About the researcher

Tracey Thorne is a research artist, photographer, and cyanotype artist whose practice explores colonial histories connected to Jamaica and acts of resistance in Britain. She is a post graduate researcher at Falmouth University's Institute of Photography, where her practice-based PhD is examining the nineteenth-century cyanotype works and legacy of Anna Atkins through a decolonial lens. Her work in Jamaica, which began around 2018, is central to her research and practice.

Research interests

Colonial histories, with special interest in the relationship between Britian and Jamaica. Cyanotype (alternative photographic processes). Visual culture, place-based work, acts of resistance including British protests and visual activism. Decolonial approaches to working with archives.

Researcher profile

PhD abstract

Thesis title

Jamaica of the Mind: Decolonizing  the Works and Legacy of Anna Atkins 

Abstract

A Jamaica of the Mind is a practice-based PhD that uses contemporary photography and cyanotype to re-examine the nineteenth-century botanical photograms of Anna Atkins and her legacy. The research centres on a micro-series of cyanotype plates of Jamaican fern specimens, generally attributed to Atkins and her close collaborator Anne Dixon, made between 1853 and 1854. Today these rare plates are held in Western institutions and private art collections, permanently separated from Jamaica. Atkins’ extensive body of work is typically encountered as aesthetic or scientific objects, whilst the colonial contexts of the foreign ferns and flowers plates are rarely discussed. 

The research argues that existing scholarship on Atkins remains shaped by Western epistemologies that have prioritised romanticised and aestheticised readings of her practice, rooted in imperial systems of knowledge. This has produced a sustained silence. Art and photographic histories have consistently detached her cyanotypes from the social and economic conditions of empire that shaped their creation. Insufficient scholarly attention has been paid to archival records that evidence the Atkins family as direct beneficiaries of African transatlantic chattel slavery in Jamaica.

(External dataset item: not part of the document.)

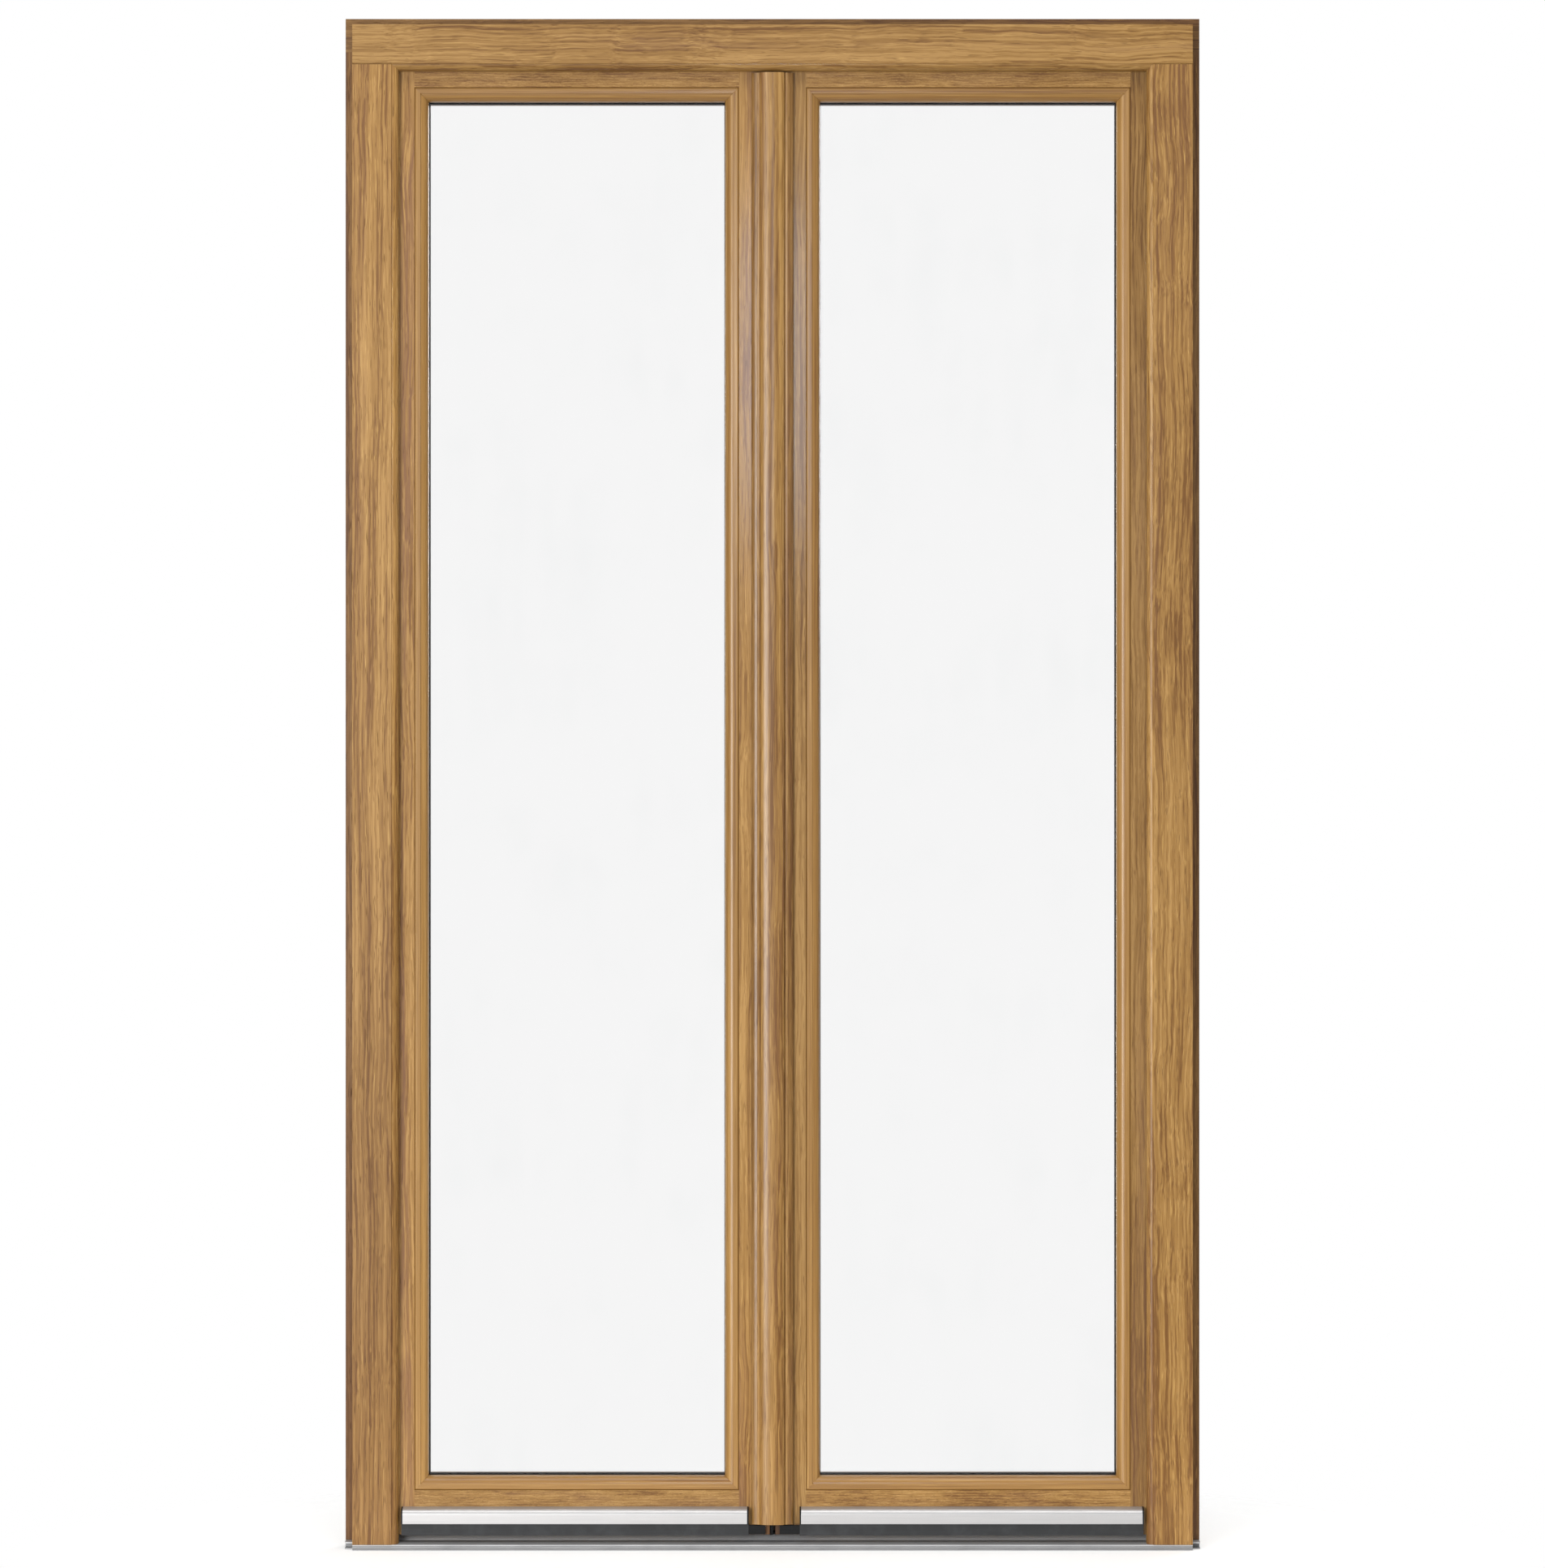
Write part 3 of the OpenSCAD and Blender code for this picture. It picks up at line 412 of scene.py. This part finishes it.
# heart: where the middle of the member lies from the pith, in metres, the grain along its third number
oakCommon = dict(streaks=1.0, mauve=0.75, pores=0.40, flecks=0.25)
stile = dict(oakCommon, along="z", wave=0.020, shorten=1.2)
jamb = dict(oakCommon, along="z", streaks=1.10, flecks=0.45)
rail = dict(oakCommon, along="x", scale=1.8, wave=0.016, shorten=5.5, mauve=0.30, pores=0.50, flecks=0.35)
bead = dict(oakCommon, wave=0.004, shorten=0.6, streaks=0.70, mauve=0.20, pores=0.15, flecks=0.20,
            lacquer=(0.35, 0.18))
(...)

My research considers how this absence has constrained scholarly understanding of her practice and the imperial conditions under which the foreign fern plates were made. The micro-series of Jamaican fern plates has remained largely uninterpreted within her wider body of work which dates to 1843, a silence the research treats as itself historically significant. 

Through archival research, critical autoethnography, and collaborative cyanotype practice in the UK and Jamaica, the research retraces former Atkins family plantation sites in the Blue Mountain region, re-situating these images within their ecological, cultural, and historical contexts. At these sites, an experimental cyanotype practice will use coffee, cinchona and plantation-connected materials as deliberate disrupting agents, shifting the blue of Atkins's photograms through materials drawn from the post-colonial landscapes from which her specimens were taken. 

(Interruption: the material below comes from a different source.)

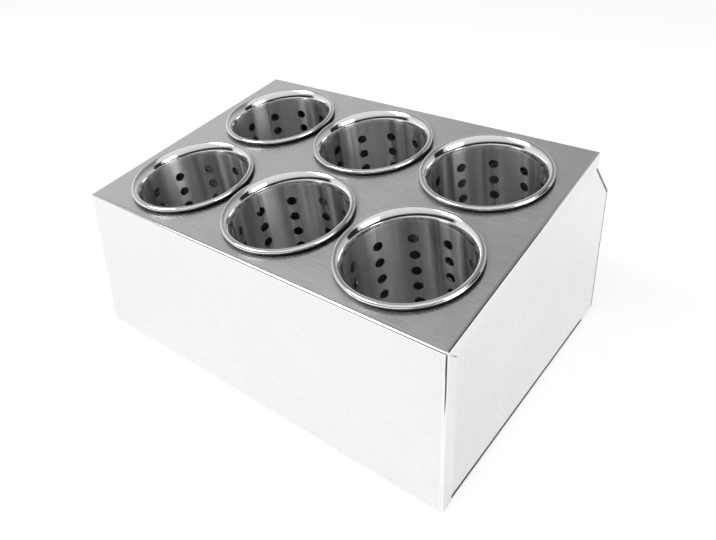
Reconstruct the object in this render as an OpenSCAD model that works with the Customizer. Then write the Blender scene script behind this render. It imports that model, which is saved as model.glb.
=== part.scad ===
// Countertop cutlery holder. A folded stainless steel housing with a deck that slopes
// up to the rear carries six perforated round cups, three across and two deep, which
// hang by their rolled rims and lift out.
//
// Millimetres. +Z is up, the front panel faces -Y, X runs along the front.
// The origin is on the table, at the middle of the housing's width and depth.

/* [Housing] */
// Width of the housing, over its side flanges
body_w = 420; // [415:1:460]
// Depth of the housing, from the front panel to the rear wall
body_d = 328; // [320:1:350]
// Height of the deck's front edge above the table
front_h = 157; // [154:1:185]
// Slope of the deck
deck_tilt = 9.9; // [7:0.1:12]
// Length of the deck up the slope
deck_len = 285.5; // [282:0.5:292]
// Height of the rear wall's upright part above the table
rear_h = 147; // [130:1:155]

/* [Sheet] */
// Thickness of the housing's sheet
sheet_t = 1; // [0.8:0.1:1.4]
// Outer radius of the housing's folds
fold_r = 2.5; // [2:0.1:3.5]
// Width of the flanges that the front and the deck turn over the side panels
side_flange = 15; // [13:0.5:20]
// Depth of the lip that the deck turns down at its rear edge
rear_lip = 13; // [11:0.5:18]
// Width of the flanges turned in at the bottom of the front and the back
foot_flange = 24; // [22:0.5:30]
// Width of the flange turned in at the bottom of each side panel
side_foot_flange = 20; // [14:0.5:26]
// Width of the flanges that each side panel turns in behind the back panel
rear_flange = 15; // [12:0.5:20]
// Clearance of the back panel's tongue under the deck's rear fold
tongue_gap = 1.5; // [1:0.1:3]
// Open seam where two flanges meet at a mitre
seam = 0.5; // [0.3:0.1:1]
// Clearance of a sheet's edge from the sheet that it is welded into
edge_gap = 0.3; // [0.2:0.1:0.6]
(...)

The research asks: how can contemporary photographic practice be used to decolonise and re-see Atkins's botanical cyanotypes; and how can a decolonial visual methodology re-situate her Jamaican photograms beyond their inherited colonial epistemologies. 

Related project

Arts Council funded projects in Jamaica (2018–2024) exploring visual culture, environmental legacies, and post-colonial histories, including Intended for Jamaica — an artist's response to the Boulton and Watt industrial archive held at the Library of Birmingham, examining the sale of steam engines to Jamaican sugar plantations during the nineteenth century.